Coda- Tom Morris (Her Name Is Calla)
Solace- Spencer Gill (Tides of Man)
Black Prayer- Jason Sissoyev & Jordan Householder (Coastlands)
Dying Light- Zake & Slow Dancing Society
Dissolution- Ryan Osterman (Holy Fawn
Escape- Marc Ertel
Following their highly regarded 2017 debut Of Salt and Sea, Indianapolis’ PILLARS set out to challenge and ascend beyond their previous accomplishments on both ends of the spectrum. Lauded for their ability to deftly balance patient melodic passages with propulsive, fiery riffing, the songs had an immediacy and sense of direct purpose that shook post-rock listeners to attention. For their sophomore release, the band demonstrates an ever-sharpening focus on a profound exploration of the sounds and textures they’ve become known for, expanding both upon their dreamier meditations as well as the roaring immensity of their heaviest escalations. Cavum sees a version of PILLARS that has only grown in confidence and conviction; it’s a searing and fiercely determined set of compositions that leaves no doubt that this band is now an entrenched force to be reckoned with as the genre moves toward a new era.
Conceptually, Cavum is an album about this unique moment in human history, when we are simultaneously more connected and yet more isolated than ever. The Latin word for a pit, the cavum is an emblem for the dissolution of our collective consciousness as it has grown more intertwined. In age in which one can reach out and speak to people anywhere in the world, we are finding an increase in depression, a loss of tangible experiences and physical interactions, a growing sense of existential dread. At the same time, there is a blossoming taking place, a heightened awareness of the arts, an ability to connect with people we never would have even twenty years ago. Indeed, the post-rock genre itself would not be advancing in the way that it is without this technology facilitating it. So, for every coin, two equally integral sides to consider. Cavum seeks to utilize its sonic palette to explore these themes of the light and the dark and find precious balance within them.
Listeners will find tension and rage and desperation in a track like the aptly-titled opener “Escape,” whereas they can seek a sweeter release in the second single, “Solace,” which conjures visions of vast skies and welcoming horizons with its gentle melodic refrain that patiently grows into a triumphant climactic swell.
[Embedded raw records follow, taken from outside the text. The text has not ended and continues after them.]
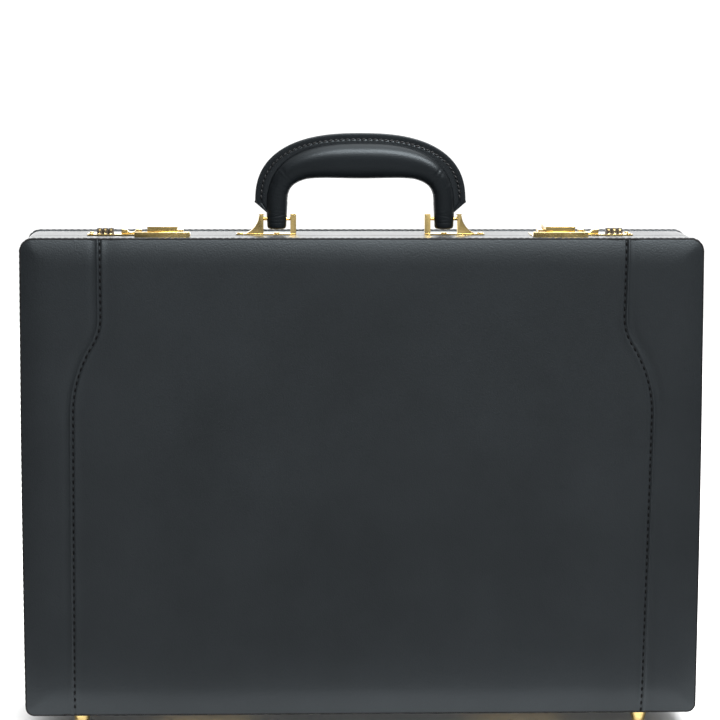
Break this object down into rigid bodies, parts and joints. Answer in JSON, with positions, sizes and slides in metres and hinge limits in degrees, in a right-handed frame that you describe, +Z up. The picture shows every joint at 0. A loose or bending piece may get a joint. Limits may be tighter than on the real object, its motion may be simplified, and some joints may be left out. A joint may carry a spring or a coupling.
{
  "type": "leather briefcase",
  "caption": "Hard-sided leather attache case on brass feet, with a hinged lid, swinging handle and combination locks with hasps.",
  "frame": {"origin": "on the floor under the middle of the standing case, at the bottom centre of its box", "axes": "+X to the right as seen from the lid, -Y towards the lid, +Z up through the handle"},
  "size_m": [0.45, 0.093, 0.395],
  "materials": {
    "case_leather": "semi-gloss black calf leather with fine grain",
    "edge_leather": "sewn black leather edge",
    "handle_leather": "smooth black leather, polished by use",
    "pocket_leather": "soft matt leather",
    "lining_cloth": "brushed suede cloth",
    "case_board": "bare plywood",
    "steel": "plain",
    "dial_metal": "dark knurled number wheels",
    "brass": "polished brass with light wear"
  },
  "bodies": {
    "base": {"base_board": "case_board", "base_centre_panel": "case_leather", "base_closing_lip": "lining_cloth", "base_edge_welt": "edge_leather", "base_feet": "brass", "base_frame": "case_board", "base_hinge_leaves": "brass", "base_hinge_rivets": "brass", "base_left_panel": "case_leather", "base_lining": "lining_cloth", "base_right_panel": "case_leather", "base_stay_pivots": "brass", "base_wall_leather": "case_leather", "dial_axles": "steel", "handle_bracket_rivets": "brass", "handle_brackets": "brass", "handle_pins": "brass", "hasp_pins": "steel", "hinge_pins": "steel", "left_lock_plate": "brass", "lock_cases": "steel", "lock_rivets": "brass", "right_lock_plate": "brass"},
    "handle": {"handle_core": "steel", "handle_flange_back": "edge_leather", "handle_flange_front": "edge_leather", "handle_grip": "handle_leather"},
    "left_base_arm": {"left_base_stay_arm": "brass"},
    "left_button": {"left_button": "brass"},
    "left_dial_1": {"left_dial_1": "dial_metal"},
    "left_dial_2": {"left_dial_2": "dial_metal"},
    "left_dial_3": {"left_dial_3": "dial_metal"},
    "left_hasp": {"left_hasp": "brass"},
    "left_lid_arm": {"left_lid_stay_arm": "brass"},
    "lid": {"lid_board": "case_board", "lid_card_pocket": "pocket_leather", "lid_centre_panel": "case_leather", "lid_edge_welt": "edge_leather", "lid_feet": "brass", "lid_file_pocket": "pocket_leather", "lid_frame": "case_board", "lid_hinge_leaves": "brass", "lid_hinge_rivets": "brass", "lid_left_panel": "case_leather", "lid_lining": "lining_cloth", "lid_right_panel": "case_leather", "lid_stay_pivots": "brass", "lid_wall_leather": "case_leather", "lock_strikes": "brass", "strike_rivets": "brass"},
    "right_base_arm": {"right_base_stay_arm": "brass"},
    "right_button": {"right_button": "brass"},
    "right_dial_1": {"right_dial_1": "dial_metal"},
    "right_dial_2": {"right_dial_2": "dial_metal"},
    "right_dial_3": {"right_dial_3": "dial_metal"},
    "right_hasp": {"right_hasp": "brass"},
    "right_lid_arm": {"right_lid_stay_arm": "brass"}
  },
  "joints": [
    {"name": "lid_hinge", "type": "hinge", "parent": "base", "child": "lid", "pos_m": [0, -0.009, 0.0086], "axis": [1, 0, 0], "range_deg": [0, 100]},
    {"name": "handle_swing", "type": "hinge", "parent": "base", "child": "handle", "pos_m": [0, 0.003, 0.3376], "axis": [1, 0, 0], "range_deg": [-80, 80]},
    {"name": "left_hasp_lift", "type": "hinge", "parent": "base", "child": "left_hasp", "pos_m": [-0.132, 0.007, 0.3318], "axis": [-1, 0, 0], "range_deg": [0, 100]},
    {"name": "left_button_slide", "type": "slide", "parent": "base", "child": "left_button", "axis": [-1, 0, 0], "range_m": [0, 0.0035], "stiffness_N_per_m": 600, "springref_m": -0.0015},
    {"name": "left_dial_1_turn", "type": "hinge", "parent": "base", "child": "left_dial_1", "pos_m": [-0.16645, 0.001, 0.3254], "axis": [1, 0, 0], "continuous": true},
    {"name": "left_dial_2_turn", "type": "hinge", "parent": "base", "child": "left_dial_2", "pos_m": [-0.1702, 0.001, 0.3254], "axis": [1, 0, 0], "continuous": true},
    {"name": "left_dial_3_turn", "type": "hinge", "parent": "base", "child": "left_dial_3", "pos_m": [-0.17395, 0.001, 0.3254], "axis": [1, 0, 0], "continuous": true},
    {"name": "left_base_arm_turn", "type": "hinge", "parent": "base", "child": "left_base_arm", "pos_m": [-0.2153, 0.012, 0.098], "axis": [1, 0, 0], "range_deg": [0, 100]},
    {"name": "left_lid_arm_turn", "type": "hinge", "parent": "lid", "child": "left_lid_arm", "pos_m": [-0.212, -0.026, 0.098], "axis": [1, 0, 0], "range_deg": [-100, 0]},
    {"name": "right_hasp_lift", "type": "hinge", "parent": "base", "child": "right_hasp", "pos_m": [0.132, 0.007, 0.3318], "axis": [-1, 0, 0], "range_deg": [0, 100]},
    {"name": "right_button_slide", "type": "slide", "parent": "base", "child": "right_button", "axis": [1, 0, 0], "range_m": [0, 0.0035], "stiffness_N_per_m": 600, "springref_m": -0.0015},
    {"name": "right_dial_1_turn", "type": "hinge", "parent": "base", "child": "right_dial_1", "pos_m": [0.16645, 0.001, 0.3254], "axis": [1, 0, 0], "continuous": true},
    {"name": "right_dial_2_turn", "type": "hinge", "parent": "base", "child": "right_dial_2", "pos_m": [0.1702, 0.001, 0.3254], "axis": [1, 0, 0], "continuous": true},
    {"name": "right_dial_3_turn", "type": "hinge", "parent": "base", "child": "right_dial_3", "pos_m": [0.17395, 0.001, 0.3254], "axis": [1, 0, 0], "continuous": true},
    {"name": "right_base_arm_turn", "type": "hinge", "parent": "base", "child": "right_base_arm", "pos_m": [0.2153, 0.012, 0.098], "axis": [1, 0, 0], "range_deg": [0, 100]},
    {"name": "right_lid_arm_turn", "type": "hinge", "parent": "lid", "child": "right_lid_arm", "pos_m": [0.212, -0.026, 0.098], "axis": [1, 0, 0], "range_deg": [-100, 0]}
  ],
  "couplings": [
    {"joint": "left_base_arm_turn", "follows": "lid_hinge", "ratio": 1},
    {"joint": "left_lid_arm_turn", "follows": "lid_hinge", "ratio": -1},
    {"joint": "right_base_arm_turn", "follows": "lid_hinge", "ratio": 1},
    {"joint": "right_lid_arm_turn", "follows": "lid_hinge", "ratio": -1}
  ]
}
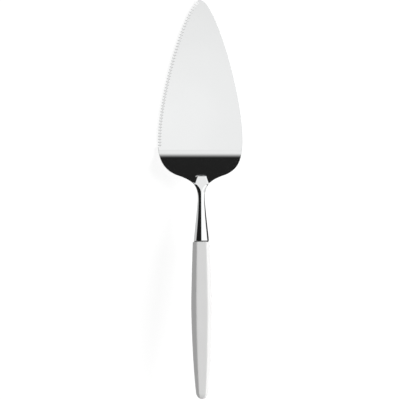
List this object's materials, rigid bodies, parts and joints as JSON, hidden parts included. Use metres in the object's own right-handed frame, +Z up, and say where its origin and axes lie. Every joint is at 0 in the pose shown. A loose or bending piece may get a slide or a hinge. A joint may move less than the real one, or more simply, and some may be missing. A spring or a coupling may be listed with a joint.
{
  "type": "cake server",
  "caption": "Polished steel cake server: leaf-shaped blade with a serrated left edge, raised heel, slender neck and white bevelled handle.",
  "frame": {"origin": "On the flat underside of the blade, in the middle of the line where the blade is widest.", "axes": "+Y points from the handle to the tip of the blade, +Z points up from the face that the blade rests on, and +X points to the right of a person who looks down on the server with its tip away from them."},
  "size_m": [0.0576, 0.2692, 0.0284],
  "materials": {
    "polished_steel": "stainless steel, mirror polished",
    "plain_steel": "stainless steel rod, as turned",
    "white_plastic": "white moulded plastic, glossy",
    "adhesive": "cured epoxy adhesive"
  },
  "bodies": {
    "root": {"blade": "polished_steel", "neck": "polished_steel", "tang": "plain_steel", "handle": "white_plastic", "bond": "adhesive"}
  },
  "joints": []
}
Where Cavum finds its truest peaks, though, are in the tracks that blend the entire spectrum. The lead single “Dissolution” is a perfect example of how the light and the dark work best as companions as opposed to adversaries. The sheer power of the track’s introductory detonation is given extra weight with the counterbalance of its more pensive and introspective middle section. When it all comes together for a final crescendo, listeners will find PILLARS functioning at level that is emphatically top-tier. But that is par for the course for the entire record.
2019 is shaping up to be a banner year for the genre, and many of its key contributors have emerged from places that may have gone wholly unnoticed prior to the evolution of social media – such is the grandeur of the light. Now it is up to everyone to find a way to fight the darkness, and as it’s always been, music is a sublime place to start.